Pick up here for modifying automatically assigned weights.

  • Select the armature in 3D View, and bring the armature to Pose mode (Ctrl⇆ Tab, or the 3D View window header mode selector).
  • Select a desired bone in the armature.
  • Select your mesh (using RMB Template-RMB.png) and change immediately to Weight Paint mode. The mesh will be colored according to the weight (degree) that the selected bone movement affects the mesh. Initially, it will be all blue (no effect).
  • Weight paint to your heart’s content. The mesh around the bone itself should be red (generally) and fade out through the rainbow to blue for vertices farther away from the bone.

You may select a different bone with RMB Template-RMB.png while weight painting, provided the armature was left in Pose mode as described above. This will activate the vertex group sharing the name with the selected bone, and display related weights. If the mesh skins the bones, you will not be able to see the bones because the mesh is painted. If so, turn on X-Ray view (Buttons window, Editing context, Armature panel). While there on that panel, you can also change how the bones are displayed (Octahedron, Stick, B-Bone, or Envelope) and enable Draw Names to ensure the name of the selected bone matches up to the vertex group.

If you paint on the mesh, a vertex group is created for the bone. If you paint on vertices outside the group, the painted vertices are automatically added to the vertex group.

If you have a symmetrical mesh and a symmetrical armature you can use the option X-Mirror. Then the mirrored groups with the mirrored weights are automatically created.

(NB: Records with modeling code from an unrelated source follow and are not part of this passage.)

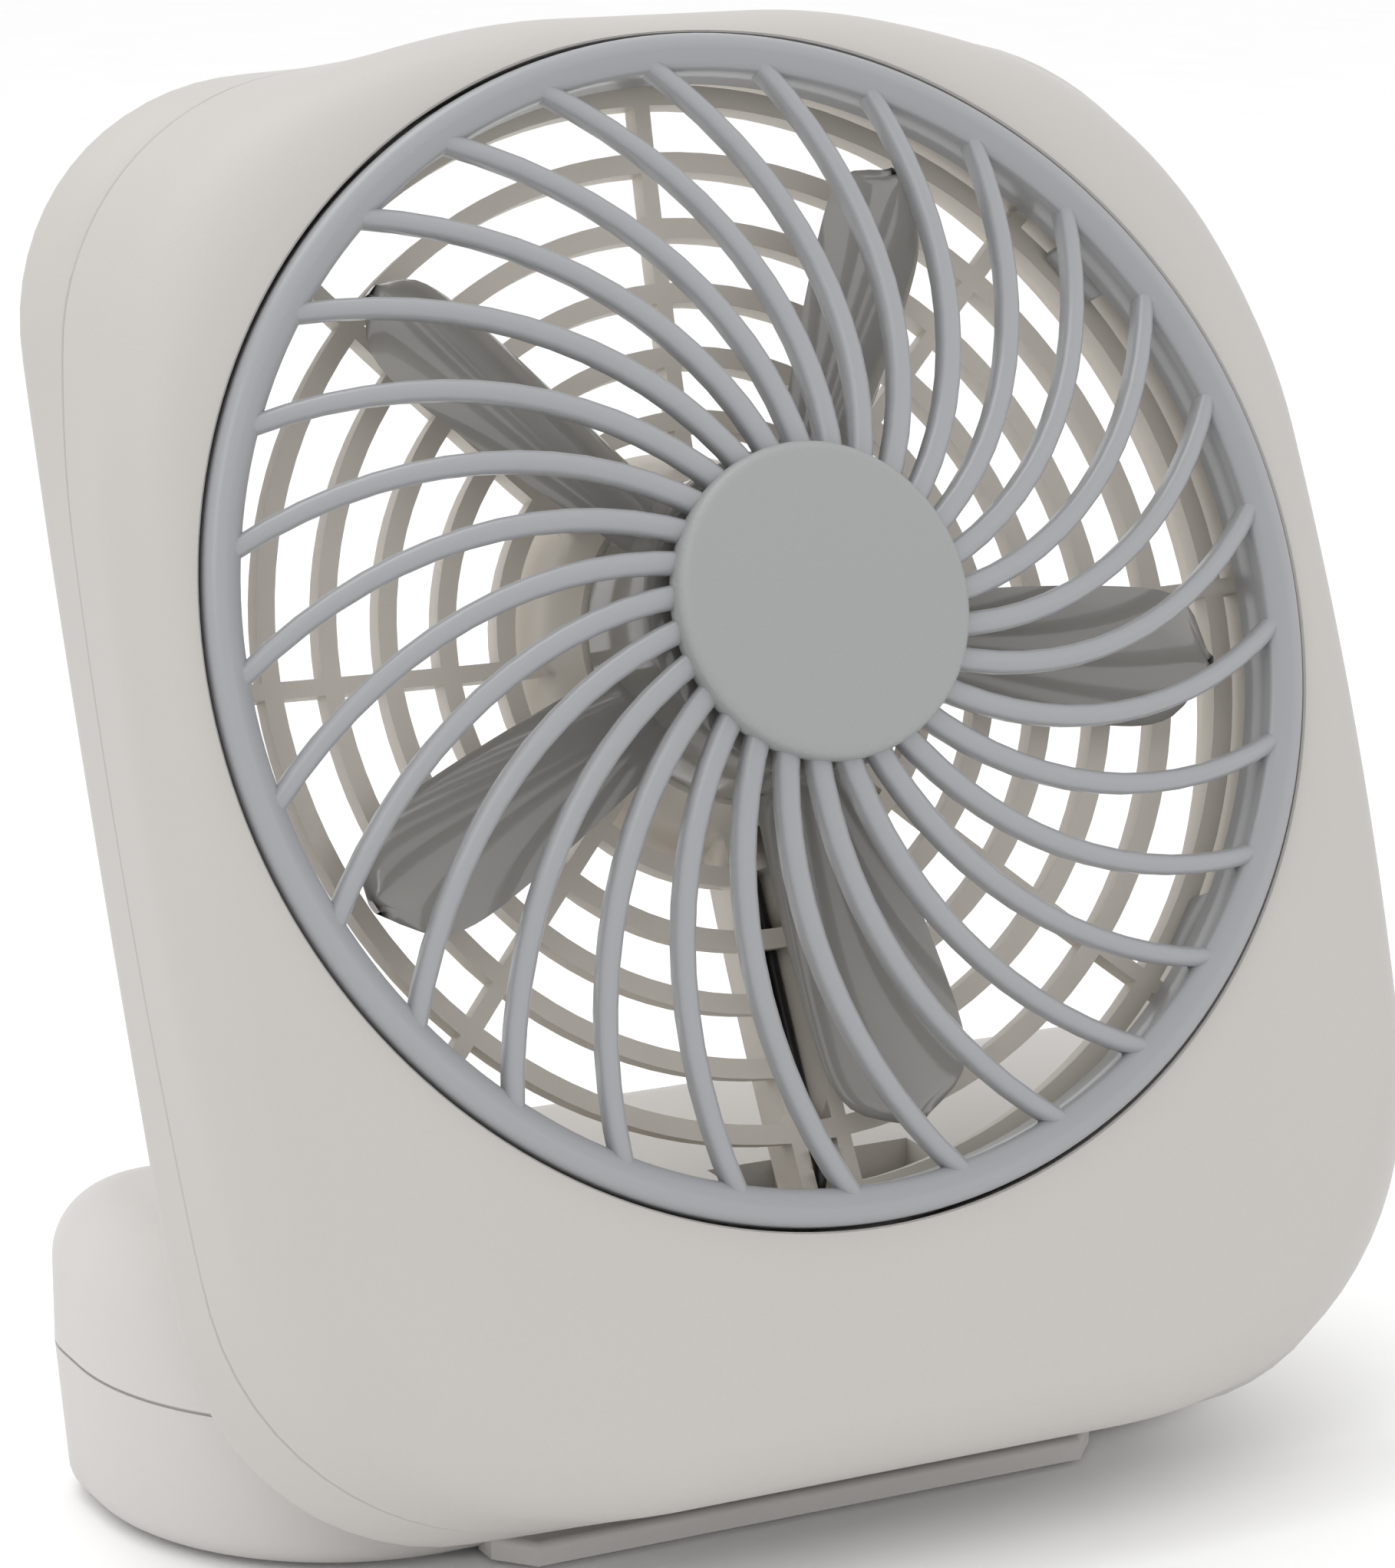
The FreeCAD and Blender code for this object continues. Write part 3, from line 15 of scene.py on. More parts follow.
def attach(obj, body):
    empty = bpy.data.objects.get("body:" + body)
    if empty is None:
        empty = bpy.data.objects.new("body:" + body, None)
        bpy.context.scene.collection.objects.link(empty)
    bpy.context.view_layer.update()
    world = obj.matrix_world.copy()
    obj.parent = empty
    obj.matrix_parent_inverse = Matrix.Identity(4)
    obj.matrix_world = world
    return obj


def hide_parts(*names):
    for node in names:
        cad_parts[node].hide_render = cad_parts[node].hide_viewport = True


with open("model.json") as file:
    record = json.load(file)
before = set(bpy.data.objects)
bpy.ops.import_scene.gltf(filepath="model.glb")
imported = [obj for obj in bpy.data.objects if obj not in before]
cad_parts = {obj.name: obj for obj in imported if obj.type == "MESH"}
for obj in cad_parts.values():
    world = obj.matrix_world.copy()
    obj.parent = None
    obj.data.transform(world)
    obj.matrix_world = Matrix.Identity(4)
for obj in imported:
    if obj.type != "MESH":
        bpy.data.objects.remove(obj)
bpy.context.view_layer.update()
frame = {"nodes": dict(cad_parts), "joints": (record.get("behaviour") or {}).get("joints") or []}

# %% [markdown]
# The head leans back, so its pieces are easier to draw upright, in millimetres, round the middle of
# the grille's ring: X to the right, Y towards the back, Z up the face. The impeller's joint tells
# where that middle is and how far the head leans. One matrix then moves each finished mesh into
# place, so the object itself stays unturned at the origin.

# %% Head coordinates
joints = {joint["name"]: joint for joint in frame["joints"]}
HEAD_CENTRE = Vector(joints["impeller_spin"]["pos_m"])
OUT_OF_FACE = Vector(joints["impeller_spin"]["axis"]).normalized()
UP_THE_FACE = OUT_OF_FACE.cross(Vector((1, 0, 0)))
MM = 0.001
HEAD_FRAME = Matrix((Vector((1, 0, 0)), -OUT_OF_FACE, UP_THE_FACE)).transposed().to_4x4()
HEAD_FRAME = Matrix.Translation(HEAD_CENTRE) @ HEAD_FRAME @ Matrix.Scale(MM, 4)
print("lean", round(math.degrees(math.asin(OUT_OF_FACE.z)), 1), "degrees")

# %% [markdown]
# The camera stands in front of the fan, a little to its left and above. Its place is given from the
# grille's middle, and a long lens keeps the perspective gentle.

# %% Camera
CAMERA_OFFSET = Vector((-0.26408, -0.49452, 0.11889))
LOOK = Vector((0.4419, 0.8643, -0.2404))
camera_data = bpy.data.cameras.new("studio_camera")
camera_data.sensor_fit = "VERTICAL"
camera_data.sensor_height = 24.0
camera_data.lens = 75.15
camera_data.clip_start = 0.01
camera = bpy.data.objects.new("studio_camera", camera_data)
bpy.context.collection.objects.link(camera)
camera.location = HEAD_CENTRE + CAMERA_OFFSET
camera.rotation_euler = LOOK.to_track_quat("-Z", "Y").to_euler()
bpy.context.scene.camera = camera

# %% [markdown]
# Small helpers save repeating the same few lines. finish_mesh turns a bmesh into an object, moves
# it into place, shades it smooth and lets sharp corners stay sharp. Every piece rides on a body of
# the mechanical model, so that it turns with the right joint.

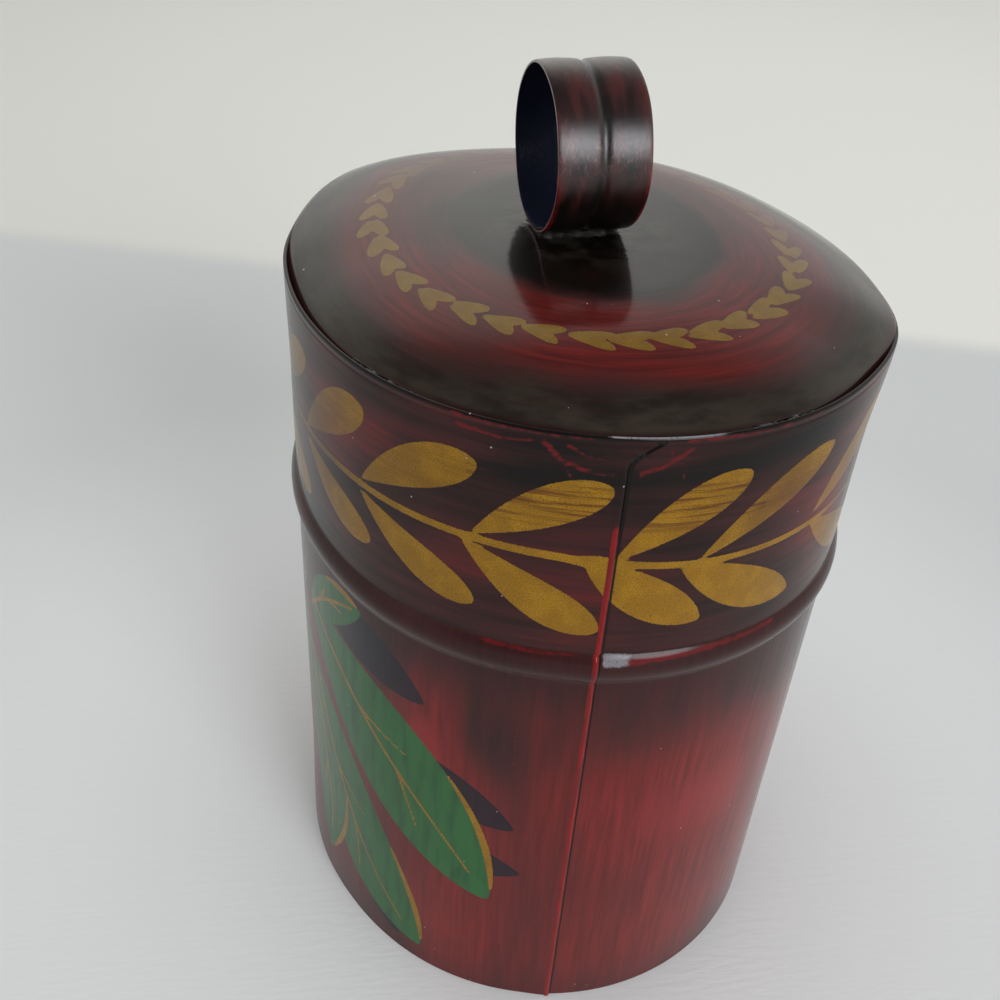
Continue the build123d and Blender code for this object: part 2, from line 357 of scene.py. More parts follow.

Weight Painting for Particles

Weight painted particle emission.

Faces or vertices with zero weight generate no particles. A weight of 0.1 will result in 10% of the amounts of particles. This option “conserves” the total indicated number of particles, adjusting the distributions so that the proper weights are achieved while using the actual number of particles called for. Use this to make portions of your mesh hairier than others by weight painting a vertex group, and then calling out the name of the vertex group in the VGroup: field (Particles panel, Object context).